Und ihr wollt es mir nehmen! Hört auf zu fliegen, sagt ihr. Nur eine Elite von zehn bis zwanzig Prozent der Weltbevölkerung fliegt überhaupt, sagt ihr. Ich, Elite? Ich kleine Journalistin einer kleinen linken Wochenzeitung? Bin also eure Elite, ja? Würden sie denn nicht auch fliegen, wenn sie könnten, diese 80 Prozent? Als wären das die besseren Menschen! Da sitzt diese Greta Thunberg mit ihren Zöpfen im Zug, ich habe das Foto gesehen, sie sitzt im Zug und stopft meine kleine Freiheit fröhlich mit Toastbrot in sich hinein. Toastbrot aus der Plastiktüte! Von der lasse ich mir gar nichts sagen.
Du lebst imperial. Gib ab!
Das Problem ist nur dieses kleine Stimmchen. In meinem Kopf. Das mir sagt: Kann es sein, dass du dich gerade wie ein weißes Arschloch benimmst? Ein kleines weißes Arschloch wie diese Männer, die sich moralisch verurteilt fühlen, weil ihr patriarchales Verhalten kritisiert wird, die sich Umerziehungsmaßnahmen unterzogen sehen, wild um sich schlagen, nur weil man ihre Privilegien anspricht?
Wie oft hast du diesen Männern gesagt, erinnert mich das Stimmchen, dass es bei dem Abbau von Privilegien weder um Moral geht noch um Umerziehung. Sondern darum, umzuverteilen. Männer haben mehr als Frauen, also müssen sie abgeben, damit die Gesellschaft gerechter wird. Basta.
Dieses kleine Stimmchen wird lauter und rechnet mir vor, dass mein Flug ans Mittelmeer und zurück 1,2 Tonnen CO2 ausstößt. Die Stimme sagt, dass der Planet aber nur zwischen ein und zwei Tonnen pro Kopf und Jahr verträgt. Mein jährlicher CO2-Ausstoß liegt bei rund elf Tonnen, während ein Mensch in Uganda – durchschnittlich! – 0,1 Tonnen pro Jahr ausstößt. Die Stimme erinnert mich an die Texte des Soziologen Ulrich Brand zur imperialen Lebensweise. Fliegen, Fleischkonsum, Autofahren: Ich lebe auf Kosten der Natur und der Arbeitskräfte anderer Weltregionen, sagt Brand. Sagt sie. Die kleine Stimme. Und dass ich mir deutlich mehr nehme, als mir zusteht. Wie ein Patriarch. Oder eben: eine Imperialistin.

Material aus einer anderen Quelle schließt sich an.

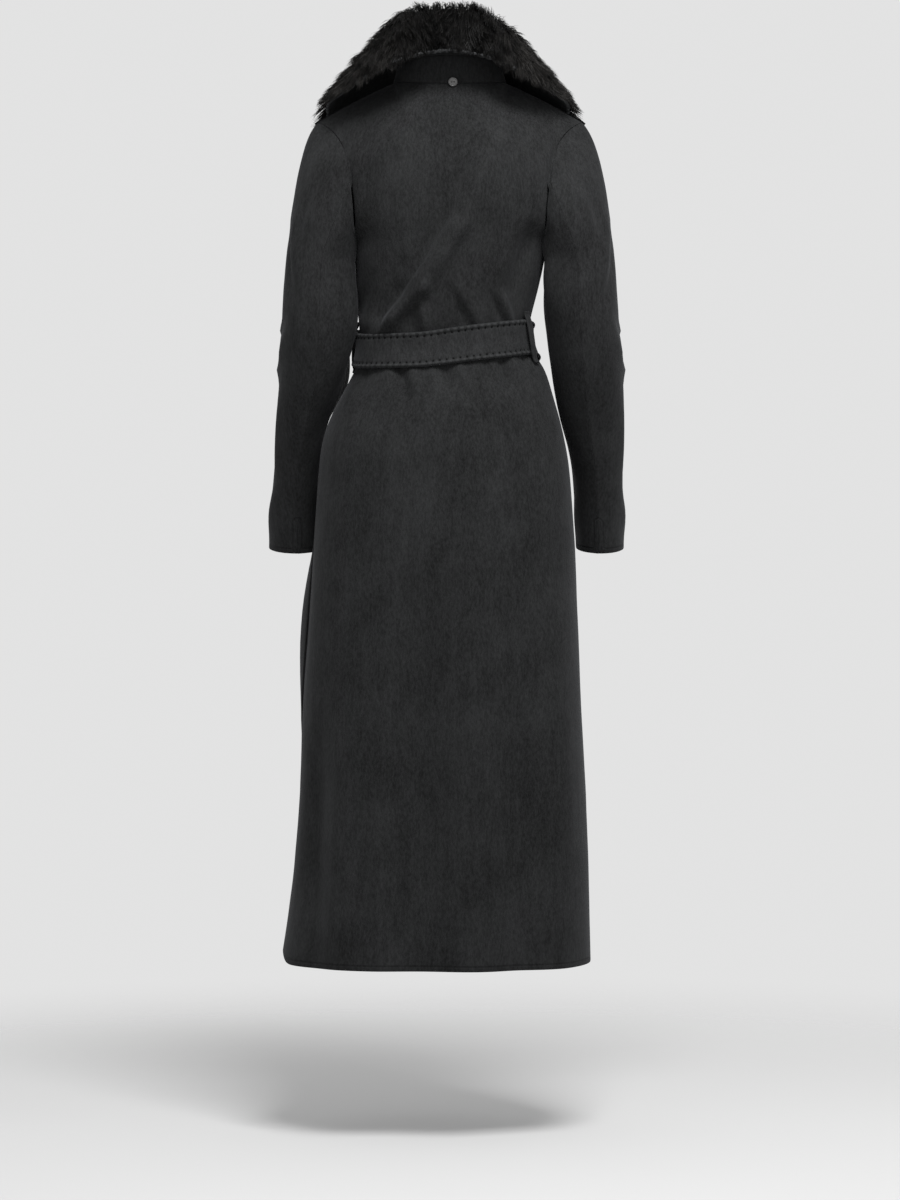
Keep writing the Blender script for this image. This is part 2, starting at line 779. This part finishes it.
def beaded_roll(walk, name):
    """A tube along a walk, its radius pinched at each stitch."""
    centres, runs = even_walk(walk, PITCH * MM / 7)
    bm = bmesh.new()
    edge_layer = bm.verts.layers.float.new("edge_mm")
    run_layer = bm.verts.layers.float.new("run_mm")
    rings = []
    for i, (centre, run) in enumerate(zip(centres, runs)):
        along = Vector(centres[min(i + 1, len(centres) - 1)] - centres[max(i - 1, 0)]).normalized()
        side = along.cross(Vector((0, 0, 1))).normalized()
        up = side.cross(along)
        bead = abs(math.sin(math.pi * run / MM / PITCH))
        taper = min(1, min(i, len(centres) - 1 - i) / 6 + 0.25)
        radius = ROLL_RADIUS * (0.68 + 0.4 * bead) * taper
        turns = [2 * math.pi * k / ROLL_SIDES + 0.5 * run / MM / PITCH for k in range(ROLL_SIDES)]
        ring = [Vector(centre) + (side * math.cos(t) + up * math.sin(t)) * radius for t in turns]
        rings.append([bm.verts.new(co) for co in ring])
    for a, b in zip(rings, rings[1:]):
        for k in range(ROLL_SIDES):
            bm.faces.new((a[k], b[k], b[(k + 1) % ROLL_SIDES], a[(k + 1) % ROLL_SIDES]))
    bm.faces.new(rings[0])
    bm.faces.new(rings[-1][::-1])
    bmesh.ops.recalc_face_normals(bm, faces=bm.faces)
    for ring, run in zip(rings, runs):
        for vert in ring:
            vert[edge_layer] = 2.6
            vert[run_layer] = run / MM
    obj = to_object(bm, name, CORD_WOOL)
    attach(obj, "root")
    return obj


def longest_free_walk(obj, is_free):
    bm = bmesh.new()
    bm.from_mesh(obj.data)
    walk = max(edge_walks(bm, is_free), key=len)
    bm.free()
    return walk


off_stand = far_test(stand, 3.5 * MM)
collar_edge = longest_free_walk(undercollar, off_stand)
outwards = [Vector((co.x, co.y + 30 * MM, 0)).normalized() for co in collar_edge]
roll_line = [co + out * 1.2 * MM - Vector((0, 0, 1.6 * MM)) for co, out in zip(collar_edge, outwards)]
collar_roll = beaded_roll(roll_line, "collar_roll")
print("collar roll", len(collar_roll.data.polygons), "faces")

# %% [markdown]
# ## The belt
# A double strip of the same wool, turned and picked by hand 6 mm inside both edges, so that small dark
# holes and bright beads alternate along it. It is pulled round the waist, lies a little slack on the
# left and passes under a narrow loop on each side.

# %% Belt, loops and tie
BELT_THICK = 4.6 * MM
BELT_FOLDS = [
    ((116, -350), (100, -384), 9, 1.2),
    ((60, -352), (44, -386), 14, -0.9),
    ((-20, -342), (-34, -374), 12, 0.8),
    ((-70, -330), (-84, -362), 8, -1.2),
    ((-92, -322), (-96, -360), 6, 1.4),
]


def split_rows(obj):
    """Halves the rows of a strip of quads, across its height."""
    bm = bmesh.new()
    bm.from_mesh(obj.data)
    ways = {edge: (edge.verts[0].co - edge.verts[1].co).normalized() for edge in bm.edges}
    upright = [edge for edge, way in ways.items() if abs(way.z) > 0.75]
    bmesh.ops.subdivide_edges(bm, edges=upright, cuts=1, use_grid_fill=True)
    bm.to_mesh(obj.data)
    bm.free()
    for polygon in obj.data.polygons:
        polygon.use_smooth = True


def make_belt_strip(node, levels, folds, still, is_split=False):
    """A strip of the belt: folded, picked along its edges and given its double wall."""
    obj = refine(to_object(outer_face(node, BELT_THICK), f"{node}_cloth", BELT_WOOL), levels)
    if is_split:
        split_rows(obj)
    press_folds(obj, folds, flat_xz, still=still)
    mark_edges(obj, lambda co: True)
    pick_edge(obj)
    wall = obj.modifiers.new("wall", "SOLIDIFY")
    wall.thickness = BELT_THICK
    wall.offset = -1
    ride_as(obj, node)
    return obj


def make_loop(side):
    node = f"belt_loop_{side}"
    obj = refine(to_object(outer_face(node), f"{node}_cloth", WOOL), 2)
    mark_edges(obj, lambda co: False)
    ride_as(thicken(obj), node)
    return obj


KNOT_FOLDS = [
    ((-14, -334), (22, -352), 4, 3.0),
    ((-18, -346), (20, -366), 3, -4.0),
    ((-16, -358), (14, -376), 4, 2.4),
    ((-10, -328), (26, -342), 2.5, -3.0),
    ((16, -330), (24, -372), 3, -2.4),
]


def make_knot():
    bm = bmesh.new()
    bm.from_mesh(NODES["belt_knot"].data)
    bmesh.ops.remove_doubles(bm, verts=bm.verts, dist=2e-5)
    obj = refine(to_object(bm, "belt_knot_cloth", BELT_WOOL), 2)
    press_folds(obj, KNOT_FOLDS, flat_xz, still=0.001)
    mark_edges(obj, lambda co: False)
    ride_as(obj, "belt_knot")
    return obj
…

Diese kleine Stimme ist nicht Greta. Sie ist auch keine moralische Stimme, die Scham einfordert, Flugscham. Sie sagt nur: Es ist eine Frage der Rechnung. So, wie für die Geschlechtergerechtigkeit Lohn und Sorgearbeit umverteilt werden muss, so muss global Lebensweise umverteilt werden. Du lebst imperial. Gib ab.
Sie sagt, dass es vielleicht doch nicht meine freie Entscheidung war, zu fliegen. Nicht frei, weil sie nicht aufgeklärt erfolgte, in vollem Wissen über ihre Folgen. CO2 in der Atmosphäre, na und? Nun steht Mosambik zum zweiten Mal unter Wasser. Die Nachrichten zeigen Menschen, die auf ihren Dächern ausharren, Kinder, die hungern und unter Durchfall leiden, sie zeigen Stürme, die Ortschaften vernichten, Landstriche, die vielleicht für immer im Meer versinken. Diese Bilder zeigen, dass es nicht um Verzicht geht, sondern um Rücksicht. Auf die Leben von Millionen von Menschen.
Greta bringt diese Folgen mit einer Entschlossenheit nach Europa, die Sichtbarkeit einfordert. Das Problem sind nicht ihre Zöpfe. Sondern ihre Augen. Ihre sehr konzentrierten Augen, die Dinge sagen, von denen alle wissen, dass sie stimmen. Das Problem ist: Greta hat recht. Will ich fliegen, wenn das diese Katastrophen zur Folge hat? Natürlich nicht.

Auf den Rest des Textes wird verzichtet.